There is a still more important and extraordinary misrepresentation in Evans’ statement, She claims:
All the other grounds of Mr Salmond’s challenge have been dismissed
I cannot understand this at all. There has been no judgement issued in the case. The Scottish Government caved in once it was ordered to reveal the incriminating emails and minutes that told the above story. The Scottish Government caved in and settled out of court; therefore the case was dismissed by the judge. It is totally false of Evans to claim that this amounts to Salmond’s other claims being “dismissed” in the sense she intends to convey, and indeed is the opposite of what the Scottish Government’s own QC specifically stated in court. He said that the Government disagreed with Salmond on the other points but that this was “now academic”.

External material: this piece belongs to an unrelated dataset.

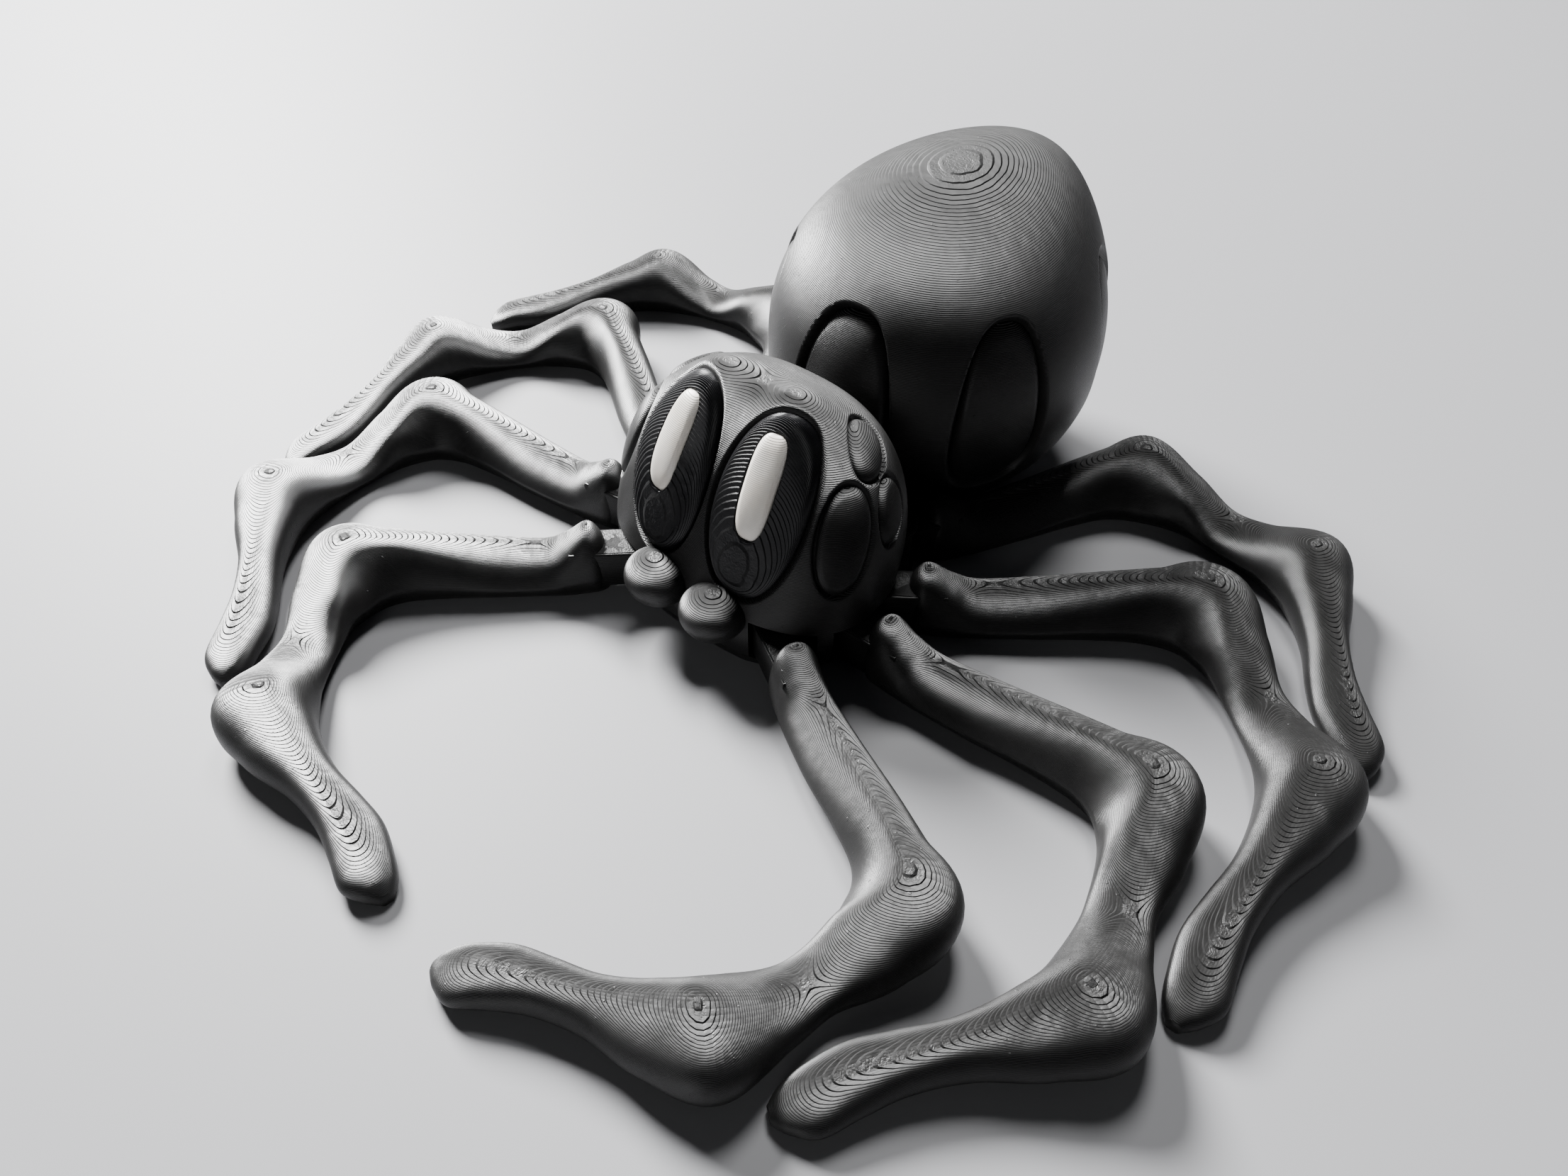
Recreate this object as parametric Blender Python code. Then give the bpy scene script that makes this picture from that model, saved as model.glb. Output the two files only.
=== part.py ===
"""Articulated eight-legged spider figure, made of printed plastic pieces.

A domed head holds eight flat-lying legs on vertical hinge pins, each leg's root tab
swinging in a slot between the head shell and the plate under it. The egg-shaped
abdomen hangs on the same kind of hinge at the back. Everything stands on z = 0.
The spider faces -Y; "left" and "right" are -X and +X.

Lengths are in millimetres until a mesh is made, and MM turns them into metres.
"""
import math

import bmesh
import bpy
from mathutils import Matrix, Vector

MM = 0.001

# ---------------------------------------------------------------- driving dimensions
GAP = 0.3                 # clearance between pieces that meet
SLAB = 100.0              # side of the big blocks that trim a shape flat

# Head: a superellipsoid about SKULL_CENTRE, leaning back, with two brow bumps.
SKULL_CENTRE = Vector((0.0, -2.1, 10.7))
SKULL_HALF_WIDTH = 21.2
SKULL_FRONT = 12.2
SKULL_BACK = 13.7
SKULL_TOP = 22.7
SKULL_BOTTOM = 18.0
SKULL_LEAN = math.radians(-18.9)
SKULL_POWER = 2.5
BROW_DIRECTION = (6.0, 0.9, 22.6)
BROW_HEIGHT = 0.09        # share of the radius
BROW_SPREAD = 0.20        # radians

# Abdomen: an egg whose long axis climbs towards the back.
EGG_CENTRE = Vector((0.0, 42.4, 22.9))
EGG_CLIMB = math.radians(33.6)
EGG_HALF_WIDTH = 24.7
EGG_HALF_HEIGHT = 26.6
EGG_HALF_LENGTH = 30.1
EGG_TAPER = -0.129        # how much narrower the rear half is
EGG_SHARPEN = -0.181      # how much both ends are drawn in

# Hips: where each pair's pin stands, and how the pair differs.
#        x      y     plan scale, first knee's turn, left yaw, right yaw, slot yaw, half swing
HIPS = {
    1: (11.65, -11.7, 0.927, 76.9, 43.4, 29.3, 36.3, 17.0),
    2: (16.4, -4.7, 1.007, 76.9, 7.6, -2.4, 2.6, 14.0),
    3: (16.4, 1.2, 1.05, 76.9, -28.9, -37.6, -33.2, 14.0),
    4: (12.3, 12.2, 1.0, 65.7, -57.3, -60.0, -58.6, 14.0),
}
BOSS_RADIUS = 4.6         # the two rear hips stand in low bosses behind the dome
BOSS_HEIGHT = 9.5

# Legs, before the pair's plan scale
ROOT_LENGTH = 8.1         # hinge pin to the knob's top
THIGH_LENGTH = 36.9       # knob to first knee
REAR_THIGH_LENGTH = 35.8  # on pair 4
SHIN_LENGTH = 26.9        # first knee to second knee
FOOT_LENGTH = 30.3        # second knee to the ball of the foot
SECOND_TURN = 51.3
TAB_WIDTH = 5.3
TAB_BOTTOM = 1.8
TAB_TOP = 8.0
SECTION_POWER = 2.15       # 2 is a half ellipse, more is squarer
TUCK = 2.0                # how far the walls draw in below the widest part
TUCK_SHARE = 0.35         # of the height, up to TUCK_HEIGHT, below the widest part
TUCK_HEIGHT = 3.0
SECTION_SIDES = 8
LEG_STATIONS = 26

# A leg's cross-sections: the bone it lies on, how far along that bone, how far the
# centre sits inside the bend, half width inside and outside the bend, height, and
# how far the ridge leans to the outside of the bend.
LEG_SECTIONS = (
    ("thigh", -0.054, 0.0, 3.0, 3.0, 9.9, 0.0),
    ("thigh", 0.010, 0.0, 3.5, 3.4, 11.3, 0.2),
    ("thigh", 0.095, 0.0, 3.7, 3.1, 9.2, 0.5),
    ("thigh", 0.190, 0.2, 3.6, 3.2, 7.5, 1.2),
    ("thigh", 0.400, 0.3, 3.5, 3.7, 7.8, 1.6),
    ("thigh", 0.620, 0.5, 2.8, 4.7, 8.8, 1.6),
    ("thigh", 0.800, 1.2, 2.4, 5.9, 10.0, 1.8),
    ("knee_1", 0.0, 3.8, 3.4, 9.0, 10.8, 2.6),
    ("shin", 0.280, 0.7, 3.6, 6.4, 8.2, 0.0),
    ("shin", 0.500, 0.0, 3.9, 3.7, 5.3, 0.5),
    ("shin", 0.690, 0.3, 4.2, 4.6, 6.0, 0.6),
    ("knee_2", 0.0, 2.5, 4.4, 7.9, 10.0, 0.6),
    ("foot", 0.220, 0.5, 4.0, 5.4, 8.6, -0.4),
    ("foot", 0.450, 0.2, 3.3, 2.9, 6.9, -0.3),
    ("foot", 0.660, 0.0, 4.0, 2.1, 5.9, -0.3),
    ("foot", 0.830, 0.0, 4.2, 2.8, 5.4, -0.4),
    ("foot", 0.980, 0.0, 3.2, 3.6, 4.7, -0.3),
    ("foot", 1.070, 0.0, 2.2, 2.4, 3.4, 0.0),
    ("foot", 1.120, 0.0, 0.9, 0.9, 1.8, 0.0),
)

# Hinge pins, the plate they stand in, and the slots that the tabs swing in
PIN_RADIUS = 0.9
PIN_BOTTOM = 0.4
PIN_TOP = 10.4
PLATE_TOP = 1.5
SLOT_RADIUS = 3.3
SLOT_TOP = 8.5
SLOT_REACH = 13.0
WAIST_Y = 4.6
WAIST_TAB_WIDTH = 7.0
WAIST_TAB_TOP = 6.5
WAIST_TAB_END_Y = 27.0
WAIST_SLOT_RADIUS = 4.1
WAIST_SWING = 12.0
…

The misrepresentations in Leslie Evans’ statement are simply appalling in a civil servant. She has to go.
All documents in this case should now be released. It is a matter of essential public interest, relating to a politically motivated attempt to impact on the bid for Independence of the entire Scottish nation. One thing that those documents will make clear is whether or not the First Minister’s office was as entirely insulated from events as is claimed.
Nicola Sturgeon must now move to demand the resignation of both Evans and Mackinnon. Both fully deserve to lose their jobs. If Sturgeon moves to protect them, she will attract suspicion that she is motivated by keeping them silent about the extent of her own involvement in the sorry process. To avoid this rumour she has to act swiftly and decisively and invite them to resign tomorrow morning.